People are confined to the periphery of his imaginative world, as if roped off from some precious site. In ‘Flight’ he tells us that the vast Russian Antonov 124 has transported French fighter planes to Venezuela, 132 tons of stage equipment for a Michael Jackson concert, 36,000 cubic feet of cigarettes and a complete bottling plant for Pepsi-Cola. But the pilots, the handlers of the horses and penguins, the airport stevedores and the guards who watch over the depots all remain faceless, without colour, nuance, accent or caprice. We learn only that the pilots ‘have a remarkable ability to relax for hours in a state of alertness’. Yet these people are as much a part of the natural history of freight as the great planes. When, in ‘Effleurage’, Lopez describes the potter, Jack, and notes ‘the way his belt bypasses belt loops’, the detail is entirely unexpected: here at last is a glimpse of human idiosyncrasy, a character coming to life, the behavioural ecology of a man.
Lopez’s writing is resistant to the quirkiness of people, to laughter and irreverence. The shrewd Yankee wit with which Thoreau lights up Walden – imagining Atlas, bearing the firmament on his shoulders, his first impulse is to wonder if anyone’s paying him for the service – is nowhere evident in either Arctic Dreams or About This Life. Lopez’s sense of the seriousness of the task at hand keeps the prose furrowed and set firm. When, referring to the narwhal’s tusk, he writes that ‘Herman Melville drolly suggested they used it as a letter-opener,’ there is an audible note of disapproval in the ‘drolly’, as though laughter were not quite the appropriate response to such a natural miracle.
The appropriate response is awe, wonder, a sense of the sublime, what Edward Hoagland described as the mingling of ‘rhapsody with science’ characteristic of American nature writing derived from Emerson and Thoreau. Lopez’s scientific research is exhaustive, but he understands the importance of being flabbergasted. In ‘The American Geographies’ he writes: ‘If the sand and floodwater farmers of Arizona and New Mexico were to take the black loams of Louisiana in their hands they would be flabbergasted, and that is the beginning of literature.’ (He puts the remark in parentheses, the brackets themselves like cupped palms around the soil.)
Arctic Dreams could be described as a sequence of eloquent flabbergastings.

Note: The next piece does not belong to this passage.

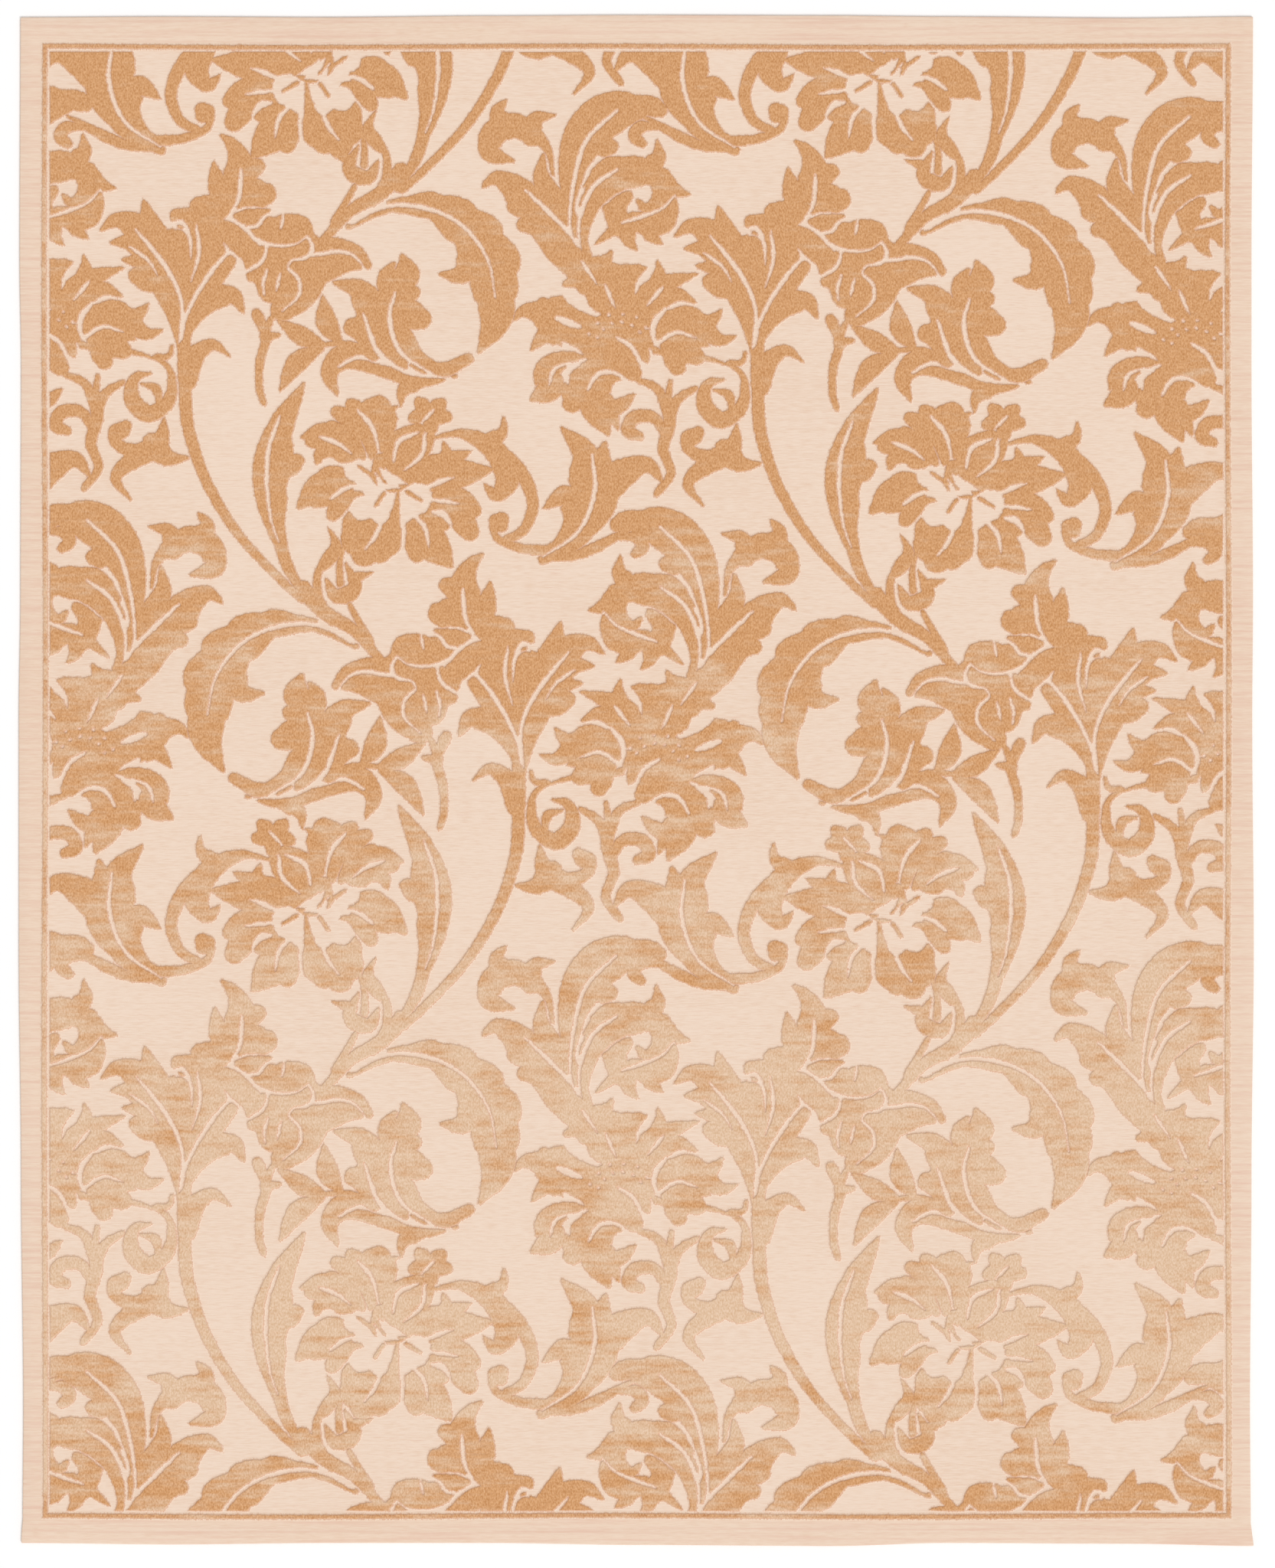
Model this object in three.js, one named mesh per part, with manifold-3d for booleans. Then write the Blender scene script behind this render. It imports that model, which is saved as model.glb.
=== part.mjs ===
// A hand-knotted room rug lying flat: one cloth with a low woven ground, a raised line of pile that
// frames the field, and a field whose cut pile stands above the ground. Millimetres, +Z up, the origin
// under the middle of the rug, +Y towards its upper end. The ground shows as a plain band outside the line.

import * as THREE from "three";
import { mergeVertices } from "three/addons/utils/BufferGeometryUtils.js";
import Module from "manifold-3d";

const wasm = await Module();
wasm.setup();

// Driving dimensions.
const WIDTH = 2440;
const LENGTH = 3027;
const GROUND_THICKNESS = 7;
const PILE_RISE = 3.5;
const FOOT_IN_GROUND = 1;
const EDGE_ROUNDING = 1.5;
const ROUNDING_STEPS = 2;
const SIDE_BAND = 43.5;
const UPPER_BAND = 55;
const LOWER_BAND = 52;
const LINE_WIDTH = 10;
const LINE_TO_FIELD_GAP = 7;
const EDGE_STEPS = 32;

// How far the edge stands out (+) or in (-) from straight, at shares of the way along it.
// The side edges run from the lower end up, and their first rows are the lower hem, which flares.
const SIDE_WAVE = [
  { along: 0, left: -1.5, right: 3 },
  { along: 0.006, left: -2, right: 0.5 },
  { along: 0.012, left: -4.5, right: -3 },
  { along: 0.09, left: -6, right: -4.5 },
  { along: 0.24, left: -1.5, right: -1.5 },
  { along: 0.39, left: 3, right: 3 },
  { along: 0.54, left: 3, right: 0 },
  { along: 0.62, left: 0, right: 1.5 },
  { along: 0.77, left: -1.5, right: -1.5 },
  { along: 0.84, left: 1.5, right: -1.5 },
  { along: 1, left: 0, right: 1.5 },
];
// The end edges run from left to right.
const END_WAVE = [
  { along: 0, upper: -1.5, lower: -3 },
  { along: 0.12, upper: 0, lower: 0 },
  { along: 0.25, upper: -1.5, lower: -3 },
  { along: 0.38, upper: 1.5, lower: -3 },
  { along: 0.5, upper: 3, lower: 1 },
  { along: 0.66, upper: 2, lower: 3 },
  { along: 0.75, upper: 0, lower: -3 },
  { along: 0.9, upper: -3, lower: -1.5 },
  { along: 1, upper: 0, lower: 3 },
];

// The wave between two rows of a table, eased so that the edge has no corners.
function waveAt(table, column, along) {
  const next = Math.max(1, table.findIndex((row) => row.along >= along));
  const [a, b] = [table[next - 1], table[next]];
  const share = (along - a.along) / (b.along - a.along);
  const eased = share * share * (3 - 2 * share);
  return a[column] + (b[column] - a[column]) * eased;
}

// Shares along an edge: the table's own rows, and even steps that keep clear of them.
function sharesAlong(table) {
  const even = Array.from({ length: EDGE_STEPS + 1 }, (_, step) => step / EDGE_STEPS);
  const clearance = 0.25 / EDGE_STEPS;
  const clear = even.filter((share) => table.every((row) => Math.abs(row.along - share) > clearance));
  return [...clear, ...table.map((row) => row.along)].sort((a, b) => a - b);
}

// A point of the rug, at shares of the way across and up it: 0 and 1 lie on the wavy edges.
function rugPoint(across, up) {
  const left = -WIDTH / 2 - waveAt(SIDE_WAVE, "left", up);
  const right = WIDTH / 2 + waveAt(SIDE_WAVE, "right", up);
  const lower = -LENGTH / 2 - waveAt(END_WAVE, "lower", across);
  const upper = LENGTH / 2 + waveAt(END_WAVE, "upper", across);
  return new THREE.Vector2(left + (right - left) * across, lower + (upper - lower) * up);
}

// The rug's outline, anticlockwise from the lower left corner.
function rugOutline() {
  const across = sharesAlong(END_WAVE);
  const up = sharesAlong(SIDE_WAVE);
  return [
    ...across.slice(0, -1).map((share) => rugPoint(share, 0)),
    ...up.slice(0, -1).map((share) => rugPoint(1, share)),
    ...across.slice(1).reverse().map((share) => rugPoint(share, 1)),
    ...up.slice(1).reverse().map((share) => rugPoint(0, share)),
  ];
}

// The rectangle that lies a distance inside the outer side of the raised line.
function innerRectangle(inset) {
  const left = -WIDTH / 2 + SIDE_BAND + inset;
  const right = WIDTH / 2 - SIDE_BAND - inset;
  const lower = -LENGTH / 2 + LOWER_BAND + inset;
  const upper = LENGTH / 2 - UPPER_BAND - inset;
  return [
    new THREE.Vector2(left, lower),
    new THREE.Vector2(right, lower),
    new THREE.Vector2(right, upper),
    new THREE.Vector2(left, upper),
  ];
}

// A shape as a solid between two heights, with its upper and lower edges rounded where asked.
function slab(shape, low, high, rounding = 0) {
  const geometry = new THREE.ExtrudeGeometry(shape, {
    depth: high - low - 2 * rounding,
    bevelEnabled: rounding > 0,
    bevelThickness: rounding,
    bevelSize: rounding,
    bevelOffset: -rounding,
    bevelSegments: ROUNDING_STEPS,
  });
  geometry.translate(0, 0, low + rounding);
  geometry.deleteAttribute("normal");
  geometry.deleteAttribute("uv");
  const merged = mergeVertices(geometry, 1e-3);
  return new wasm.Manifold(
    new wasm.Mesh({
      numProp: 3,
      vertProperties: merged.attributes.position.array,
      triVerts: new Uint32Array(merged.index.array),
    }),
  );
}

// The raised line is a rectangle of pile round a smaller one that is left out.
const lineShape = new THREE.Shape(innerRectangle(0));
lineShape.holes.push(new THREE.Path(innerRectangle(LINE_WIDTH)));
const fieldShape = new THREE.Shape(innerRectangle(LINE_WIDTH + LINE_TO_FIELD_GAP));

const pileFoot = GROUND_THICKNESS - FOOT_IN_GROUND;
const pileTop = GROUND_THICKNESS + PILE_RISE;
const ground = slab(new THREE.Shape(rugOutline()), 0, GROUND_THICKNESS, EDGE_ROUNDING);
const line = slab(lineShape, pileFoot, pileTop);
const field = slab(fieldShape, pileFoot, pileTop);
const cloth = ground.add(line).add(field).getMesh();

const geometry = new THREE.BufferGeometry();
geometry.setAttribute("position", new THREE.BufferAttribute(cloth.vertProperties, 3));
geometry.setIndex(new THREE.BufferAttribute(cloth.triVerts, 1));
geometry.computeVertexNormals();

const wool = new THREE.MeshStandardMaterial({ color: 0xe6c39b, roughness: 0.9, metalness: 0 });
const rug = new THREE.Mesh(geometry, wool);
rug.name = "rug";

const part = new THREE.Group();
part.add(rug);

export default part;
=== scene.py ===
# A hand-knotted room rug that lies flat: a low woven ground, a raised line that frames the field, and a
# carved pile figure of acanthus scrolls and flowers, with a painted sheen that makes it lighter and darker.
# Metres, +Z up.
import math

import bpy
import numpy as np
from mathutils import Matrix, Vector
from mathutils.geometry import delaunay_2d_cdt


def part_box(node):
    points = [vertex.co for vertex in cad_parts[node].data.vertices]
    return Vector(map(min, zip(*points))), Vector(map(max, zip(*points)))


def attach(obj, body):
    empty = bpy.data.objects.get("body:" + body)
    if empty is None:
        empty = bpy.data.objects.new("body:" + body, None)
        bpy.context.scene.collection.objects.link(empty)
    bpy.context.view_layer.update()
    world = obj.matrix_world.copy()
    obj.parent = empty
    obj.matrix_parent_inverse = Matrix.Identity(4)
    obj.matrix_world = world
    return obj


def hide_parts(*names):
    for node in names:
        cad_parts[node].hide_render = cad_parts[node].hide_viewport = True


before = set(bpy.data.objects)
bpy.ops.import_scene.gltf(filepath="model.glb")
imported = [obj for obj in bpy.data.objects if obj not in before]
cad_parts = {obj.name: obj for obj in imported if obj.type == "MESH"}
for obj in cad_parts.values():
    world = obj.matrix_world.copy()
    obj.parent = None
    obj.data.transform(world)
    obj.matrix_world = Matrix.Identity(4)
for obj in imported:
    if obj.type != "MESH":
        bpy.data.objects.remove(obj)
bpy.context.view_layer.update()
bpy.ops.object.select_all(action="DESELECT")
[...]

It celebrates the sight of ‘a herd of musk-oxen, pivoting together on a hilltop to make a defensive stand, their long guard hairs swirling around them like a single, huge wave of dark water’, or the appearance of an arctic fox who ‘runs up on slight elevations and taps the air all over with his nose’. It depicts bituminous shale fires that have burned underground for centuries, leaving the hillsides smouldering; cliffs of snow tinted blood-red from pigments in the cell walls of freshwater algae; a core of aquamarine ice gleaming below the surface of a tundra pond ‘like the constricted heart of winter’; and hundreds of feathers falling to the ground from a passing flock of moulting ducks: a snowfall of duckdown.
About This Life is similarly generous with marvels. Lopez sees flamingos sleeping on the dark surface of a Galapagos lagoon – ‘a moment of such peace, every troubled thread in a human spirit might have uncoiled and sorted itself into graceful order’. Looking down from the freight planes, he describes the distinctive glows of cities ‘diffused like spiral galaxies’ far below; the ‘dense, blazing arch’ of the Milky Way; the ‘wind-whipped pennants’ of gas flares in Algeria and on the Asian steppes; the ‘great pompadour waves’ of sunlit cumulus cloud; the ‘tangible effulgence’ of sunlight at 37,000 feet: the Earth’s shows. If research is the ballast of both Arctic Dreams and About This Life, wonder is the wind in their sails.
‘The Whaleboat’, one of the most affecting essays in About This Life, finds Lopez sitting in his study, reading an account of 19th-century Arctic exploration. He looks out of the window, into the trees of Oregon. The indoors opens out onto the outdoors. His gaze settles on a wood-model of a whaleboat. He thinks about Moby-Dick, about the interior world of books and the world ‘beyond the windows, where no event has been collapsed into syntax, where the vocabulary, it seems, is infinite’. He looks back at the model of the boat. He returns to his reading. In ‘A Passage of the Hands’, he undertakes the biography of his own hands: their various dexterities, their practised flair, their experience of tools and bodies, and their memories of texture – ‘the even give of warm wax, the raised oak grain in my school-desk top, the fuzziness of dead bumblebees, the coarseness of sheaves immediate to the polished silk of unhusked corn.’ The essay is an attempt to see how much of a life’s story might be read in the hand’s code of crease and scar.
Have the correct regard for what is near at hand, these books imply, and you will be rich beyond account. For Lopez, ‘wealth’ might mean the ivory and pearl shading in a polar bear’s fur, caused by the refraction of sunlight in its guard hairs. (These hairs are hollow, ‘which means that a polar bear’s fur stays erect and doesn’t mat when it is wet’, and they function ‘like light pipes’, funnelling energy from the sun to the bear’s black skin.) It might mean an understanding of the casual drift of the North Magnetic Pole, which, in 1985, was 400 miles to the north and west of its 1831 position. It might mean the sight of the winter sunrises of the far north, when the sun appears on the southern horizon and then sinks at nearly the same spot, ‘like a whale rolling over’.